Your instructions:
For the material that follows, return exactly the lines from the one with "in imported if" through the one with "Colour = tuple[float, float, float]", both ends included.

--- begin ---

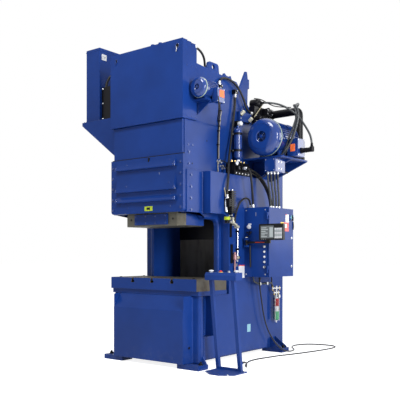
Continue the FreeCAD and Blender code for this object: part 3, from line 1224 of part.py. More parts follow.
def stand():
    """The leaning stand with its box, the two palm buttons and the stop button."""
    foot = new_body("stand_base")
    corner = "base_front + base_cut * cut_share"
    edge = [("base_left", corner), ("base_left + base_cut", "base_front"),
            ("base_right - base_cut", "base_front"), ("base_right", corner),
            ("base_right", "base_rear"), ("base_left", "base_rear")]
    pad(foot, "XY", edge, "0", "base_thick")
    rim = block("stand_rim", ("stand_left", "stand_right"),
                ("post_foot_y + rim_lead", "post_foot_y + rim_lead + rim_thick"),
                ("base_thick", "base_thick + base_rim"))
    posts = []
    for name in ("stand_left", "stand_right"):
        post = new_body(name + "_post")
        pad(post, "YZ", [("post_foot_y", "base_thick"), ("post_foot_y + post_wide", "base_thick"),
                         ("post_foot_y + post_wide - post_lean", "box_bottom"),
                         ("post_foot_y - post_lean", "box_bottom")],
            f"{name} - post_wide / 2", f"{name} + post_wide / 2")
        posts.append(post)
    case = new_body("stand_box")
    pad(case, "YZ", [("box_front", "box_bottom"), ("box_rim", "box_bottom"), ("box_rim", "box_top"),
                     ("box_front + box_slope", "box_top"), ("box_front", "box_top - box_fall")],
        "box_left", "box_right")
    gland = rod("stand_gland", "Y", ("stand_right", "cord_end_y - gland_seat", "cord_end_z"),
                "gland", "gland_seat")
    whole = fused("stand_weldment", [foot, rim, case, gland] + posts)
    middle = "(box_front + box_rim + box_slope) / 2"
    palms = {"palm_button_left": "stand_left", "palm_button_right": "stand_right + post_wide"}
    wells = [rod(name + "_well", "Z", (x, middle, "box_top - well_deep"), "palm_stem + button_gap",
                 "well_deep") for name, x in palms.items()]
    wells.append(rod("stop_well", "Z", ("stop_x", middle, "box_top - well_deep"),
                     "stop_stem + button_gap", "well_deep"))
    finish(cut("control_stand", whole, wells), "control_stand")
    for name, x in palms.items():
        body = new_body(name + "_turned")
        seat = "box_top + palm_travel + palm_clear"
        turned(body, "Z", (x, middle), [
            ("box_top - stem_deep", "0"), ("box_top - stem_deep", "palm_stem"), (seat, "palm_stem"),
            (seat, "palm_radius"), (f"{seat} + palm_thick", "palm_radius"), (f"{seat} + palm_thick", "0")])
        finish(body, name)
    body = new_body("stop_turned")
    seat = "box_top + palm_travel"
    turned(body, "Z", ("stop_x", middle), [
        ("box_top - stem_deep", "0"), ("box_top - stem_deep", "stop_stem"), (seat, "stop_stem"),
        (seat, "stop_radius"), (f"{seat} + stop_thick", "stop_radius"), (f"{seat} + stop_thick", "0")])
    finish(body, "stop_button")


def main():
    """Build every piece, check the document and write one file for each piece."""
    for make in (side_plates, doublers, bed, closures, feet, bolster, covers, cover_bolts, slide, gibs,
                 cylinder, tank, main_drive, pilot_drive, hydraulics, lifting_lugs, lines, cabinet,
                 screen, air, stand):
        make()
    doc.recompute()
    faults = [f"{item.Name}: {item.State}" for item in doc.Objects
              if "Invalid" in item.State or "Error" in item.State]
    faults += [f"{piece.Label}: bad shape" for piece in PIECES
               if piece.Shape.isNull() or not piece.Shape.isValid() or piece.Shape.Volume <= 0]
    if faults:
        sys.exit("\n".join(faults))
    for piece in PIECES:
        piece.Shape.exportStep(f"parts/{piece.Label}.step")
    print(f"{len(PIECES)} pieces written")


main()
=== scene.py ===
"""Looks of a hydraulic gap-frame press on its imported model: paint, bare metal, lines, fittings, trim.

Pieces are drawn in millimetres on the drawing's axes: X runs to the press's right, Y to its back
from the plane of the frame's front, and Z up from the floor. A finished piece is written in metres
about the part's own origin, which lies DEPTH behind that plane. Faces that meet at less than SMOOTH
share their shading. On a copy of a CAD node, edges over SHARP are worked round and facets under FLAT
become one face.
"""
import json
import logging
import math
from dataclasses import dataclass, field
from enum import Enum
from typing import Callable, Iterable, Sequence

import bmesh
import bpy
from mathutils import Matrix, Vector


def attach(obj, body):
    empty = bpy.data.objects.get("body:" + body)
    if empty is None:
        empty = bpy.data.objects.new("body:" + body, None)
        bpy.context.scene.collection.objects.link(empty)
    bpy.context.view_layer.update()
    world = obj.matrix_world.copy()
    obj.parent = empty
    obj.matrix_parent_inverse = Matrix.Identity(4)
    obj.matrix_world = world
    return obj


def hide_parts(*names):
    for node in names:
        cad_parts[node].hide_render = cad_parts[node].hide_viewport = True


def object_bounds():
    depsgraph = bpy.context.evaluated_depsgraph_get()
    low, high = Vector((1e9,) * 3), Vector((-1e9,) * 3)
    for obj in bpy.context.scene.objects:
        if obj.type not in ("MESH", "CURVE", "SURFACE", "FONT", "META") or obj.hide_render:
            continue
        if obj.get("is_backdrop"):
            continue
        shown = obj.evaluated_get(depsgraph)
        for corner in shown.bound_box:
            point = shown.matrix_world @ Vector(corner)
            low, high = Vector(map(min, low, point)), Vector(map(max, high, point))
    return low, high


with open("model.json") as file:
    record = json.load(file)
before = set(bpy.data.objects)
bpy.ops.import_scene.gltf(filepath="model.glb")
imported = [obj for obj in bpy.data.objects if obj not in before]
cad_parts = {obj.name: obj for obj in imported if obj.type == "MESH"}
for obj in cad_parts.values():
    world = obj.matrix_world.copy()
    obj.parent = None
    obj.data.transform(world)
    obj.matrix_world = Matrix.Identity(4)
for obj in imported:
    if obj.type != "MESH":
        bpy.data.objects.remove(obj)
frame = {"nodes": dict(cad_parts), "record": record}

log = logging.getLogger("press")
Point = tuple[float, float, float]
Pair = tuple[float, float]
Colour = tuple[float, float, float]

DEPTH = 960.0
METRE = 1000.0
SMOOTH = math.radians(38.0)
SHARP = math.radians(24)
FLAT = math.radians(0.6)
HEXAGON = 6
DIAGONAL = 0.785
RIGHT, LEFT, BACK, FRONT, UP = (1, 0, 0), (-1, 0, 0), (0, 1, 0), (0, -1, 0), (0, 0, 1)
WELD = {"Ripple": 0.12, "Pitch": 16.0, "Uneven": 0.5, "Sides": 6}


class Along(Enum):
    """The direction that a turned, extruded or repeated shape runs in."""

    X = (1.0, 0.0, 0.0)
    Y = (0.0, 1.0, 0.0)
    Z = (0.0, 0.0, 1.0)

    @property
    def index(self) -> int:
        """Which coordinate it is."""
        return self.value.index(1.0)

    @property
    def turn(self) -> Matrix:
        """The turn that carries the Z axis onto it."""
        if self is Along.X:
            return Matrix.Rotation(math.pi / 2, 4, "Y")
        return Matrix.Rotation(-math.pi / 2, 4, "X") if self is Along.Y else Matrix.Identity(4)


# ------------------------------------------------------------------------------ node trees

class Sum:
    """A number in a node tree that takes part in Python sums."""

    def __init__(self, tree: "Tree", socket: bpy.types.NodeSocket) -> None:
        self.tree = tree
        self.socket = socket

    def maths(self, operation: str, first: object, second: object = None) -> "Sum":
        """Add a Math node.

        Args:
            operation: the node's operation.
            first: its first value.
            second: its second value, where it has one.

        Returns:
            The node's result.
        """
        values = {0: first} if second is None else {0: first, 1: second}
        return Sum(self.tree, self.tree.node("ShaderNodeMath", {"operation": operation}, values).outputs[0])

    def __add__(self, other: object) -> "Sum":
        """Self plus other."""
        return self.maths("ADD", self, other)

    def __radd__(self, other: object) -> "Sum":
        """Other plus self."""
        return self.maths("ADD", other, self)

    def __sub__(self, other: object) -> "Sum":
        """Self minus other."""
        return self.maths("SUBTRACT", self, other)

    def __rsub__(self, other: object) -> "Sum":
        """Other minus self."""
        return self.maths("SUBTRACT", other, self)

    def __mul__(self, other: object) -> "Sum":
        """Self times other."""
        return self.maths("MULTIPLY", self, other)

    def __rmul__(self, other: object) -> "Sum":
        """Other times self."""
        return self.maths("MULTIPLY", other, self)

    def __truediv__(self, other: object) -> "Sum":
        """Self over other."""
        return self.maths("DIVIDE", self, other)

    def sine(self) -> "Sum":
        """The sine of self, in radians."""
        return self.maths("SINE", self)

    def above(self, low: float, high: float) -> "Sum":
        """A smooth step: 0 under low and 1 over high."""
        step = {"interpolation_type": "SMOOTHSTEP"}
        sockets = {"Value": self, "From Min": low, "From Max": high}
        return Sum(self.tree, self.tree.node("ShaderNodeMapRange", step, sockets).outputs[0])


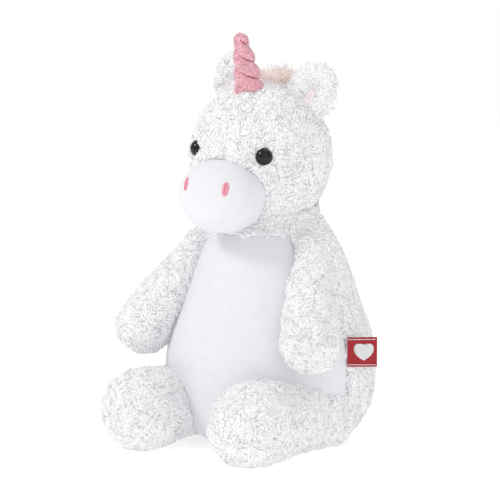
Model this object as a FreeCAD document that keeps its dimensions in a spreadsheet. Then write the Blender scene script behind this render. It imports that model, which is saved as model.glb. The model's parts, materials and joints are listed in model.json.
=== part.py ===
import FreeCAD, Part
import math
import os
import re
import Sketcher

# A sitting plush unicorn, made the way such a toy is sewn: furry covers over stuffed cores,
# a removable stuffing pod behind a zip under the seat, screw-free safety eyes with washers,
# and a spiral horn. Millimetres. The toy looks along -Y, its own left is +X, and Z = 0 is
# the surface that it sits on. The origin is the middle of the seat.

Vector = FreeCAD.Vector
Rotation = FreeCAD.Rotation
Placement = FreeCAD.Placement

doc = FreeCAD.newDocument("plush_unicorn")
sizes = doc.addObject("Spreadsheet::Sheet", "Sizes")

SIZES = {
    # torso, a pear turned about Z
    "torso_top": 159,
    "base_radius": 55,
    "base_curve": 50.5,
    "hip_radius": 79,
    "hip_height": 43,
    "waist_curve": 166,
    "waist_radius": 67,
    "waist_height": 105,
    "shoulder_radius": 45.5,
    "shoulder_height": 152,
    "rim_radius": 36,
    "rim_curve": 9,
    "panel_thickness": 3,
    "seat_thickness": 6,
    "liner_thickness": 1,
    "seam_angle": 82.5,
    "base_slope": 0.9,
    # neck and head
    "neck_height": 160,
    "neck_radius": 24,
    "joint_gap": 0.6,
    "head_radius": 52,
    "head_half_height": 54,
    "head_forward": 13,
    "head_height": 219,
    "head_tilt": 3.5,
    "cover_thickness": 2,
    # muzzle and nostrils
    "muzzle_half_width": 33.5,
    "muzzle_half_depth": 25,
    "muzzle_half_height": 27,
    "muzzle_forward": 62,
    "muzzle_height": 191,
    "nostril_apart": 36,
    "nostril_height": 199,
    "nostril_half_width": 2.5,
    "nostril_half_height": 5.5,
    "nostril_depth": 1.6,
    # safety eyes
    "eye_radius": 6.5,
    "eye_dome": 4.6,
    "eye_lift": 0.3,
    "eye_side": 30,
    "eye_forward": 40,
    "eye_up": 4,
    "shank_radius": 2.2,
    "shank_length": 9,
    "shank_gap": 0.1,
    "washer_radius": 6,
    "washer_thickness": 1.5,
    "washer_depth": 2.5,
    "washer_gap": 0.3,
    "washer_room": 0.4,
    "hole_excess": 1,
    # horn, forelock, mane
    "horn_root_radius": 9.5,
    "horn_tip_radius": 3.2,
    "horn_length": 46,
    "horn_forward": 31,
    "horn_height": 266,
    "horn_lean": 22,
    "horn_cover_thickness": 1.2,
    "horn_cord_radius": 0.8,
    "horn_cord_turns": 1.3,
    "horn_cord_start": 11,
    "horn_cord_gap": 0.15,
    "horn_socket_gap": 1.4,
    "forelock_half_width": 17,
    "forelock_half_depth": 14,
    "forelock_half_height": 10,
    "forelock_height": 271,
    "mane_width": 20,
    "mane_thickness": 8,
    "mane_start": 16,
    "mane_end_height": 186,
    # ears
    "ear_half_width": 16,
    "ear_half_depth": 7,
    "ear_half_height": 22,
    "ear_rise": 14,
    "ear_side": 33,
    "ear_forward": 6,
    "ear_height": 257,
    "ear_turn": 17,
    "left_ear_lean": 24,
    "right_ear_lean": 6,
    "ear_hollow_half_width": 12.5,
    "ear_hollow_half_depth": 8,
    "ear_hollow_half_height": 17.5,
    "ear_hollow_forward": 6,
    "ear_lining_thickness": 1.2,
    "ear_gap": 2.6,
    # arms
    "arm_root_radius": 8.5,
    "arm_hand_radius": 19,
    "shoulder_side": 54,
    "shoulder_forward": 18,
    "shoulder_pivot_height": 148,
    "hand_side": 79,
    "hand_forward": 61,
    "hand_height": 86,
    # legs
    "leg_root_radius": 24,
    "foot_radius": 28,
    "hip_side": 54,
    "hip_forward": 6,
    "hip_pivot_height": 25,
    "foot_side": 50,
    "foot_forward": 98,
    "foot_height": 28.6,
    "leg_notch_radius": 26.5,
    "leg_notch_inside": 21,
    "leg_up_angle": 15,
    "leg_down_angle": 48,
    # tail
    "tail_root_radius": 6,
    "tail_end_radius": 11,
    "tail_length": 40,
    "tail_back": 87,
    "tail_height": 54,
    "tail_slope": 20,
    # woven label in the left side seam
    "label_length": 22,
    "label_width": 22.5,
    "label_thickness": 1.2,
    "label_height": 62,
    "label_angle": 35,
    "label_gap": 0.8,
    # zip under the seat, along X
    "zip_back": 22,
    "zip_length": 88,
    "zip_slot_width": 12,
    "zip_level": 4,
    "zip_margin": 3,
    "stop_length": 2,
    "stop_gap": 0.1,
    "tape_thickness": 0.6,
    "rows_apart": 1.4,
    "tooth_pitch": 2.4,
    "tooth_length": 1.2,
    "tooth_depth": 1.4,
    "tooth_height": 1.2,
    "bead_width": 0.8,
    "slider_length": 9,
    "slider_width": 7.6,
    "slider_plate": 0.8,
    "slider_gap": 0.2,
    "slider_start": 38,
    "divider_width": 0.9,
    "pull_length": 18,
    "pull_width": 6,
    "pull_thickness": 0.9,
    "pull_level": 1.2,
    "lug_width": 2.4,
    "lug_length": 2.4,
    "lug_drop": 0.9,
    "lug_hole_radius": 0.6,
    "pin_radius": 0.45,
    "pin_recess": 0.25,
    "fork_length": 3,
    "fork_back": 1,
    "fork_gap": 0.3,
}

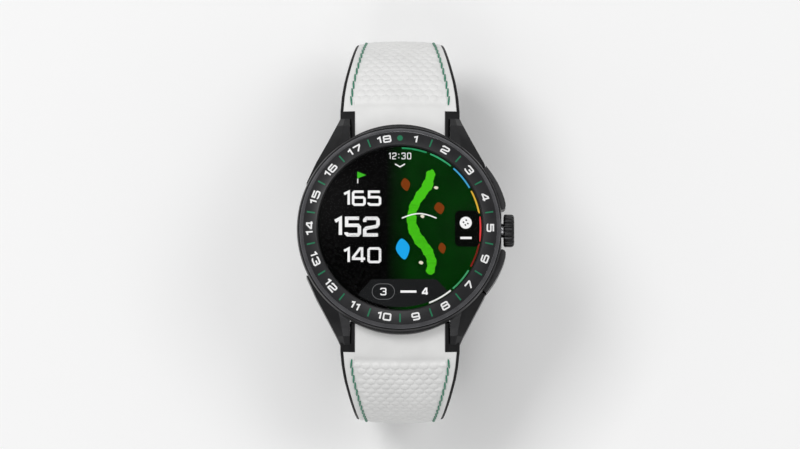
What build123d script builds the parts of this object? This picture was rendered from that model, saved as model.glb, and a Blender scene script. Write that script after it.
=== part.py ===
"""Golf GPS watch: round case, crown, two pushers, two-piece strap and folding clasp.

Millimetres, +Z up out of the dial, +X toward the crown, +Y toward twelve o'clock.
The origin is under the dial centre, on the flat outer face of the clasp cover.
"""

from build123d import *
import math
import os

os.makedirs("parts", exist_ok=True)

# Driving dimensions ---------------------------------------------------------
TOP_Z = 61.5                 # outer face of the crystal
CRYSTAL_R = 18.1
CRYSTAL_T = 1.4
CRYSTAL_SEAL_R = 18.25
DISPLAY_R = 17.9
DISPLAY_T = 0.78
BEZEL_EDGE_R = 21.2
BEZEL_R = 22.1
BEZEL_SKIRT_R = 20.6
CASE_R = 22.4
CASE_RIM_Z = 59.3
LIP_R = 20.6                 # lips of the case over the strap ends, tapering into the barrel
LIP_SHIFT = 2.5              # how far each lip's centre lies from the dial axis
LIP_Z0 = 56.4
LIP_Z1 = 58.4
CASE_FLOOR_Z = 50.0
CAVITY_R = 19.4
BACK_R = 19.6
BACK_Z = 48.7
WINDOW_R = 10.0
LUG_GAP = 22.0
LUG_TIP_Y = 24.9
# Lug stations: y, outer x, ridge x, top z, drop of the flank, bottom z
LUG_STATIONS = (
    (10.2, 20.5, 16.2, 58.9, 1.4, 49.6),
    (12.8, 19.3, 15.2, 58.5, 1.7, 49.4),
    (15.0, 18.3, 14.4, 57.9, 1.9, 49.1),
    (17.2, 17.1, 13.7, 57.1, 2.0, 48.8),
    (19.4, 15.9, 13.2, 56.3, 1.9, 48.4),
    (21.5, 14.8, 12.8, 55.5, 1.7, 48.0),
    (23.2, 13.9, 12.5, 54.9, 1.4, 47.9),
    (24.9, 13.1, 12.1, 53.0, 0.9, 48.9),
)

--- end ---

Completed task:
cad_parts = {obj.name: obj for obj in imported if obj.type == "MESH"}
for obj in cad_parts.values():
    world = obj.matrix_world.copy()
    obj.parent = None
    obj.data.transform(world)
    obj.matrix_world = Matrix.Identity(4)
for obj in imported:
    if obj.type != "MESH":
        bpy.data.objects.remove(obj)
frame = {"nodes": dict(cad_parts), "record": record}

log = logging.getLogger("press")
Point = tuple[float, float, float]
Pair = tuple[float, float]
Colour = tuple[float, float, float]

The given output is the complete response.